▶ [The exercise]: Search the listing for "scene" and copy every line where it appears.

* start Supplied data *

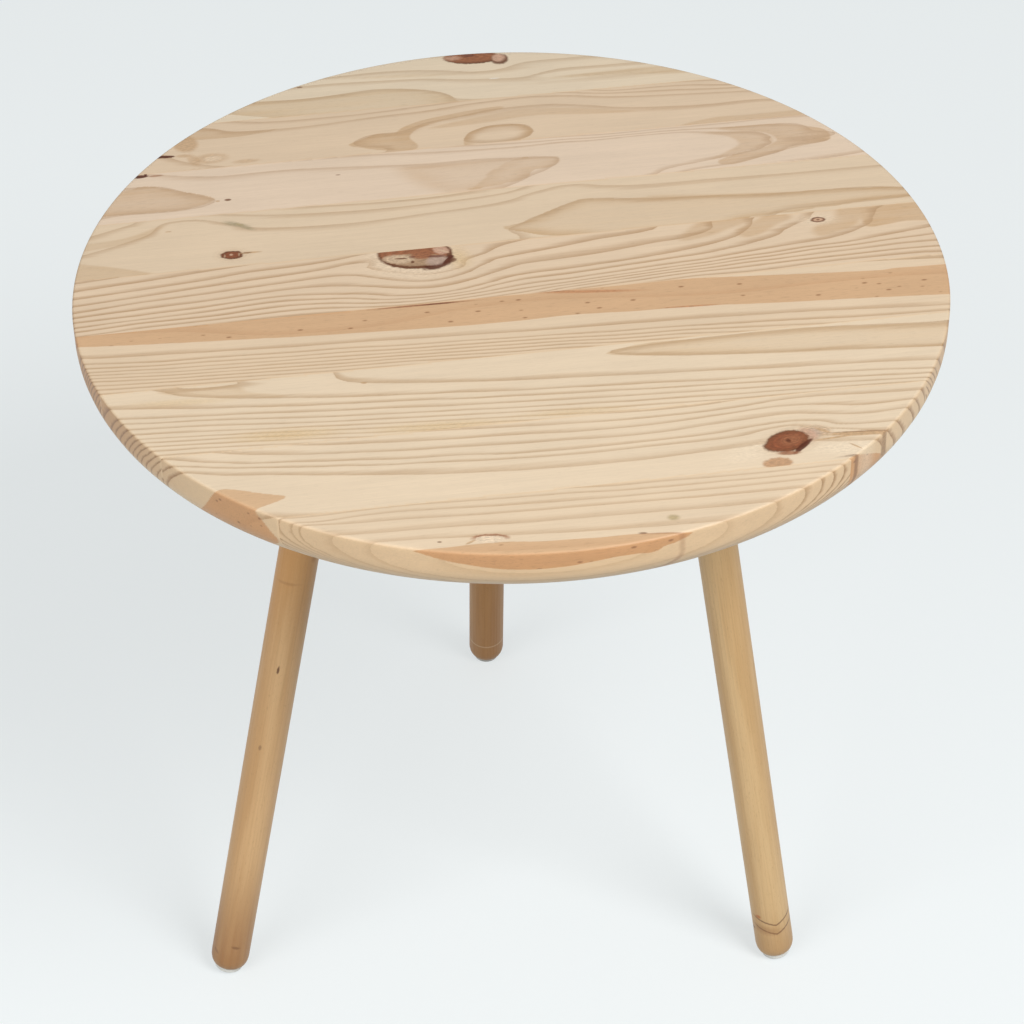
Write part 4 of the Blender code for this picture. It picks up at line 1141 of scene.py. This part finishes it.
def beech_material(name, bearing, splay):
    """Pale close-grained dowel with faint flecks, a worn brown foot, its few marks and painted shade."""
    graph = Graph(f"beech_{name}")
    place = leg_place(graph, math.radians(bearing), math.radians(splay))
    fibre = graph.grain(place, (900, 900, 16), 3, 0.6)
    cloud = graph.grain(place, (90, 90, 5), 2, 0.5)
    fleck = graph.grain(place, (1500, 1500, 260), 1, 0.5)
    rough = graph.noise(place, 500, 3)
    outward, aside, height = graph.parts(place)
    angle = graph.math("ARCTAN2", aside, outward)
    tone, worn_height, worn_strength = LEG_TONES_SHADE_AND_WEAR[name]
    colour = graph.mix(graph.vary(cloud), BEECH_DARK, BEECH_PALE)
    colour = graph.mix(graph.span(fibre, *FIBRES), colour, BEECH_FIBRE)
    colour = graph.mix(graph.span(fleck, *FLECKS), colour, BEECH_FLECK)
    # The leg's tone; on the rear leg it is painted shade, darker and browner.
    colour = graph.mix(1.0, colour, rgb(*(255 * share for share in tone)), "MULTIPLY")
    worn = graph.span(height, 0.0, worn_height, worn_strength, 0.0)
    colour = graph.mix(graph.times(worn, graph.vary(cloud, 0.5, 1.0)), colour, LEG_PAINTS["foot"])
    if name == "right":
        colour = paint_chevrons(graph, colour, angle, height, rough)
    if name == "rear":
        cover = graph.span(graph.gap(height, REAR_LINE_HEIGHT), *REAR_LINE)
        colour = graph.mix(cover, colour, LEG_PAINTS["pale"])
    colour = paint_leg_marks(graph, colour, LEG_MARKS[name], angle, height, rough)
    return graph.finish(colour, graph.vary(fibre, *BEECH_ROUGHNESS), fibre, *BEECH_BUMP)


# Zinc: its shade in the brushing, its yellow cast, and how much rougher it is in places
BRUSHED_SHADE = 0.86
ZINC_CAST = rgb(196, 184, 150)
ROUGHER = 0.12


def metal_material(name, colour, roughness, fineness):
    """Zinc plating: fine brushing or spangle, and a slight yellow cast in places."""
    graph = Graph(name)
    place = graph.place()
    grain = graph.grain(place, (fineness, fineness, fineness), 3, 0.6)
    cloud = graph.noise(place, 90, 2)
    darker = (*(BRUSHED_SHADE * value for value in colour[:3]), 1.0)
    shade = graph.mix(graph.vary(grain), darker, colour)
    shade = graph.mix(graph.span(cloud, 0.45, 0.7, 0.0, 0.25), shade, ZINC_CAST)
    graph.shader.inputs["Metallic"].default_value = 1.0
    rough = graph.vary(grain, roughness, roughness + ROUGHER)
    return graph.finish(shade, rough, grain, 0.08, 0.00005)


def nylon_material():
    """Moulded white plastic with fine scuffs, and painted shade darkening it towards the floor."""
    graph = Graph("glide_nylon")
    place = graph.place()
    scuff = graph.noise(place, 900, 3, 0.6)
    height = graph.parts(place)[2]
    scuffed = graph.span(scuff, 0.35, 0.7, 0.0, 0.5)
    colour = graph.mix(scuffed, rgb(236, 236, 230), rgb(214, 212, 202))
    # Painted contact shadow: the glide darkens over its lowest 3 mm, towards the floor.
    colour = graph.mix(graph.span(height, 0.0, 0.003, 0.7, 0.0), colour, rgb(120, 112, 102))
    return graph.finish(colour, graph.vary(scuff, 0.38, 0.55), scuff, 0.1, 0.00005)


def dress_nodes():
    """Gives the solids that stay their materials, by the start of their names."""
    zinc = metal_material("zinc_fastener", rgb(202, 198, 186), 0.24, 900)
    steel = metal_material("zinc_sheet", rgb(198, 198, 194), 0.30, 300)
    looks = {f"leg_{name}": beech_material(name, bearing, splay) for name, bearing, splay in LEGS}
    looks |= {"plate_screw": zinc, "nut": zinc, "hanger": zinc, "glide_nail": zinc}
    looks |= {"plate": steel, "glide": nylon_material()}
    for name, node in NODES.items():
        found = [material for start, material in looks.items() if name.startswith(start)]
        if found:
            node.data.materials.clear()
            node.data.materials.append(found[0])


# The floor's colour to the camera, the darker one that it throws back onto the table, how much
# of what the camera sees is its own glow, and its half size
FLOOR_COLOUR = rgb(244, 249, 250)
FLOOR_BOUNCE = rgb(168, 171, 171)
FLOOR_GLOW = 0.61
FLOOR_REACH = 30.0


def floor_material():
    """A pale floor, seen part lit and part self-lit so that its shadows are soft."""
    graph = Graph("floor")
    rays = graph.add("ShaderNodeLightPath", output=None)
    camera = rays["Is Camera Ray"]
    for kind in ("Is Glossy Ray", "Is Transmission Ray"):
        camera = graph.math("MAXIMUM", camera, rays[kind])
    graph.put(graph.shader.inputs["Base Color"], graph.mix(camera, FLOOR_BOUNCE, FLOOR_COLOUR))
    graph.shader.inputs["Roughness"].default_value = 0.7
    glow = graph.add("ShaderNodeEmission", {"Color": FLOOR_COLOUR})
    parts = (graph.times(camera, FLOOR_GLOW), graph.shader.outputs[0], glow)
    blend = graph.add("ShaderNodeMixShader", parts)
    graph.put(graph.tree.nodes["Material Output"].inputs[0], blend)
    return graph.material


def make_stage():
    mesh = bpy.data.meshes.new("floor")
    corners = [(x * FLOOR_REACH, y * FLOOR_REACH, 0) for x, y in ((-1, -1), (1, -1), (1, 1), (-1, 1))]
    mesh.from_pydata(corners, [], [(0, 1, 2, 3)])
    mesh.materials.append(floor_material())
    floor = bpy.data.objects.new("floor", mesh)
    bpy.context.scene.collection.objects.link(floor)


def make_lamp(name, place, size, power):
    data = bpy.data.lights.new(name, "AREA")
    data.shape = "DISK"
    data.size = size
    data.energy = power
    lamp = bpy.data.objects.new(name, data)
    bpy.context.scene.collection.objects.link(lamp)
    lamp.location = place
    aim = Vector(LAMP_TARGET) - Vector(place)
    lamp.rotation_euler = aim.to_track_quat("-Z", "Y").to_euler()


def make_camera():
    data = bpy.data.cameras.new("camera")
    data.lens = CAMERA_LENS
    data.sensor_width = SENSOR_WIDTH
    camera = bpy.data.objects.new("camera", data)
    bpy.context.scene.collection.objects.link(camera)
    camera.matrix_world = (
        Matrix.Translation(CAMERA_PLACE)
        @ Matrix.Rotation(CAMERA_BEARING, 4, "Z")
        @ Matrix.Rotation(math.pi / 2 - CAMERA_DIP, 4, "X")
        @ Matrix.Rotation(CAMERA_ROLL, 4, "Z")
    )
    bpy.context.scene.camera = camera


def make_world():
    world = bpy.data.worlds.new("studio")
    world.use_nodes = True
    background = world.node_tree.nodes["Background"]
    background.inputs["Color"].default_value = (1, 1, 1, 1)
    background.inputs["Strength"].default_value = WORLD_STRENGTH
    bpy.context.scene.world = world


make_camera()
make_world()
make_stage()
for lamp in LAMPS:
    make_lamp(*lamp)
make_staves()
dress_nodes()
bpy.context.scene.view_settings.view_transform = "Standard"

* end Supplied data *

▶ [Solution for this exercise]:
Write part 4 of the Blender code for this picture. It picks up at line 1141 of scene.py. This part finishes it.
    bpy.context.scene.collection.objects.link(floor)
    bpy.context.scene.collection.objects.link(lamp)
    bpy.context.scene.collection.objects.link(camera)
    bpy.context.scene.camera = camera
    bpy.context.scene.world = world
bpy.context.scene.view_settings.view_transform = "Standard"